Dirksen gave the final speech before the Senate voted to end the filibuster. He acknowledged many had accused him of doing a disservice to his own party. His words also showed a clear grasp of history, including black history, that echoes through today's battles in Congress and the future of the Republican Party.
"The Whig Party temporized, compromised upon the freedom for the Negro. That party disappeared. It deserved to disappear," he said. "Shall the Republican Party receive or deserve any better fate if it compromises upon the issue of freedom for all men?"
Dirksen's sense of the historical roots of black Americans' struggle for equality, as well as white resistance to it, was not something he had just learned. As he said in the same speech, "I am no Johnny-come-lately in this field."
Leaving a legacy
When Mackaman looks at Dirksen's entire career, he can only conclude Dirksen's motives regarding passing civil rights bills were sincere.
In 1933, during his first term in the House of Representatives, he introduced a bill to prohibit the use of convict labor in Washington, D.C.
"On the face of it, it doesn't look like a civil rights bill," Mackaman says. But convict labor laws, a device to obtain free labor, fell disproportionately on black men.

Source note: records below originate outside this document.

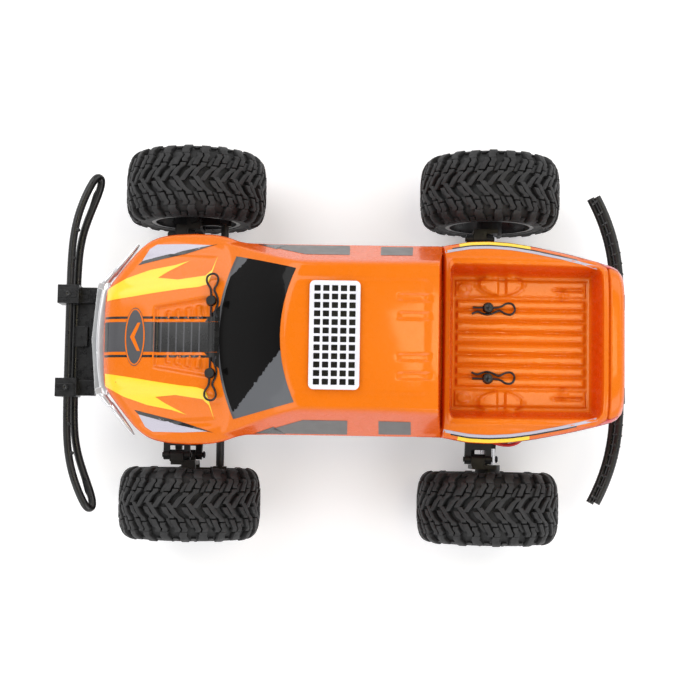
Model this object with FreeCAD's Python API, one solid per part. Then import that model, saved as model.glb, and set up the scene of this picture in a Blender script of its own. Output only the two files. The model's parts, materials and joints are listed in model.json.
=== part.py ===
"""RC monster truck: orange pickup body on an independent-suspension chassis.

Millimetres.  +X points forward, +Y to the left, +Z up.  The origin is on the
ground, midway between the axles.
"""
import FreeCAD, Part
import math
import os

V = FreeCAD.Vector

# ---------------------------------------------------------------- main sizes
WHEELBASE = 179.0
AXLE_X = {"f": WHEELBASE / 2, "r": -WHEELBASE / 2}
TYRE_RADIUS = 42.5
TYRE_WIDTH = 43.5
WHEEL_Y = 94.8
WHEEL_IN = WHEEL_Y - TYRE_WIDTH / 2
WHEEL_OUT = WHEEL_Y + TYRE_WIDTH / 2
AXLE_Z = TYRE_RADIUS
RIM_RADIUS = 27.0
RIM_WALL = 2.4
BEAD_INSET = 1.5
HEX_ACROSS = 12.0

# running fits between a pin or shaft and its hole, on the radius
FIT = 0.05
PIN_R = 1.5
HOLE_R = PIN_R + FIT
SHAFT_R = 2.5
OPEN_PIVOT_GAP = 0.45

# ---------------------------------------------------------------- suspension
ARM_SHIFT = 2.5
ARM_X = {end: AXLE_X[end] + ARM_SHIFT for end in AXLE_X}
ARM_IN_Y = 24.0
ARM_OUT_Y = 66.0
LOWER_IN_Z = 34.0
UPPER_IN_Z = 58.0
ARM_DROP = 4.0
LOWER_OUT_Z = LOWER_IN_Z - ARM_DROP
UPPER_OUT_Z = UPPER_IN_Z - ARM_DROP
BARREL_R = 3.0
LOWER_HALF = 11.0
UPPER_HALF = 5.6
UPPER_SHIFT = 4.5
LUG_HALF = 4.0
EAR_WIDTH = 3.6
SIDE_GAP = 0.3
KINGPIN_Y = 76.0
HUB_BACK_Y = ARM_OUT_Y + BARREL_R + 0.4
HUB_BACK = 2.5
STEER_ARM = 18.0

# ---------------------------------------------------------------- shocks
SHOCK_SHIFT = -11.0
SHOCK_LOW = V(0, 54.0, 38.0)
SHOCK_TOP = V(0, 30.0, 86.0)
SHOCK_LENGTH = (SHOCK_LOW - SHOCK_TOP).Length
SHOCK_BODY_R = 4.4
SHOCK_BODY_END = 31.0
SHOCK_BORE_R = 3.3
PISTON_R = SHOCK_BORE_R - 0.06
SPRING_SEAT_R = 6.6
SPRING_COIL_R = 5.75
SPRING_WIRE_R = 0.6
SPRING_TOP = 12.8
SPRING_BOTTOM = SHOCK_LENGTH - 9.6
SPRING_TURNS = 6.5
EYE_R = 3.6
SHOCK_NECK_R = 2.1
EYE_HALF = 2.0

# ---------------------------------------------------------------- drive line
GEAR_TEETH = 36
PINION_TEETH = 12
MODULE = 0.7
GEAR_Z = AXLE_Z + ARM_DROP
GEAR_Y = 12.0
GEAR_WIDTH = 5.0
BACKLASH = 0.12
MOTOR_RISE = math.radians(10)
GEAR_CENTRES = MODULE * (GEAR_TEETH + PINION_TEETH) / 2 + BACKLASH
MOTOR_X = AXLE_X["r"] + GEAR_CENTRES * math.cos(MOTOR_RISE)
MOTOR_Z = GEAR_Z + GEAR_CENTRES * math.sin(MOTOR_RISE)
MOTOR_R = 11.5
MOTOR_LENGTH = 23.4
CUP_R = 4.5
CUP_BORE_R = 3.3
SHAFT_BALL_R = 2.35
DRIVE_SHAFT_R = 1.6

# ---------------------------------------------------------------- steering
LINK_X = AXLE_X["f"] - STEER_ARM
LINK_Z = LOWER_IN_Z + 16.0
LINK_HALF = 20.5
HORN_LENGTH = 16.0
SERVO_X = LINK_X - HORN_LENGTH

# ---------------------------------------------------------------- chassis
CHASSIS_BOTTOM = 25.0
FLOOR = 3.0
CHASSIS_TOP = CHASSIS_BOTTOM + FLOOR
TUB_HALF = 27.0
TUB_WALL = 2.5
TUB_TOP = 44.0
BULKHEAD_TOP = 62.0
BULKHEAD_HALF_X = 15.0
BULKHEAD_HALF_Y = 19.0
MOUNT_SPACING_X = 40.0
MOUNT_SPACING_Y = 24.0
MOUNT_HOLE_R = 1.6

# ---------------------------------------------------------------- bumpers
BUMPER_Z = 63.0
BUMPER_TUBE_R = 2.1
BUMPER_PITCH = 6.4
CLAMP_Y = 27.5

# ---------------------------------------------------------------- body shell
SKIN = 1.3
SHELL_LOW = 62.0
ARCH_RADIUS = 50.5
ARCH_IN_Y = 30.0
ARCH_OUT_Y = 90.0
BED_FRONT = -63.6
BED_REAR = -141.8
BED_HALF = 37.1
BED_TOP_HALF = 43.5
BED_FLOOR = 96.0
BED_TOP = 116.0
POST_R = 2.5
POST_HOLE_R = 3.0
POSTS = {"f": (72.5, 20.2, 111.2), "r": (-83.5, 20.0, BED_FLOOR)}
CLIP_WIRE_R = 0.6
CLIP_LIFT = 2.2
VENT_X = (-10.4, 17.0)
VENT_HALF = 29.4

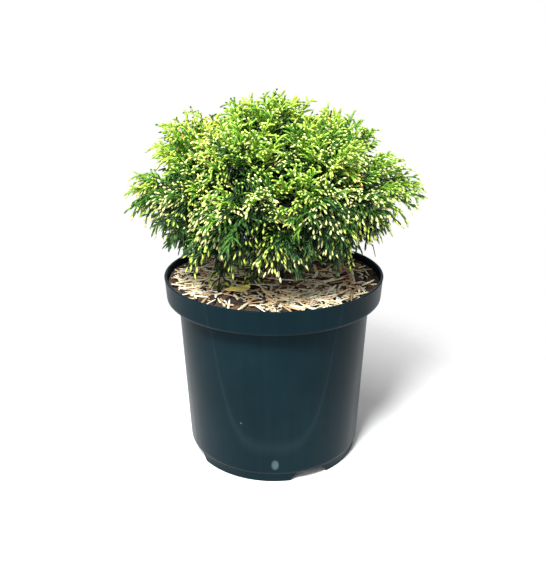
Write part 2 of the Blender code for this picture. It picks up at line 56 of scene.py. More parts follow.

Between 1945 and 1949, Dirksen introduced bills to prohibit employment discrimination and abolish the poll taxes and literacy tests typically used to stop blacks from voting in the South.
None of them passed, none of them got out of committee, Mackaman points out, typically victims of Southern Democrats in the House leadership.
Once he was elected to the Senate in 1950, he didn't offer much in the way of civil rights legislation until 1955. Then he introduced bills to establish a civil rights commission and he continued to oppose literacy tests and poll taxes.
In 1957, he endorsed the United Negro College Fund drive and he helped pass President Dwight Eisenhower's civil rights programs, the first civil rights legislation in decades.
And "in a real curious footnote," Mackaman says, Dirksen helped the National Association of Colored Women get a property tax exemption for their national headquarters in Washington, D.C.
The NACW was a collection of black women's clubs throughout the country. (The Peoria chapter started what would become Carver Community Center in the early 1900s.) In 1956, when Dirksen took up their cause, Irene McCoy Gaines, a black Republican from Chicago, was national president of the organization and a constituent of Dirksen's.
But what's most interesting, Mackaman says, is that Dirksen had to work with the District of Columbia's elected officials, the House and the Senate. D.C. officials opposed the exemption. "It wasn't easy, it took him two years, but he gets it done," Mackaman says.
During this same period in the 1950s, he repeatedly sponsored legislation to start National Negro History Week, "which never passed," Mackaman adds.
Dirksen did not champion every civil rights measure that came down the pike. For instance, he was instrumental in blocking an open housing law in 1966 because he thought it interfered with homeowners' rights.
But he did succeed in outmaneuvering many of the same Southern Democrats who had repeatedly dismissed his earlier civil rights bills when he helped Democrats pass the Civil Rights Act of 1964, followed by the Voting Rights Act of 1965.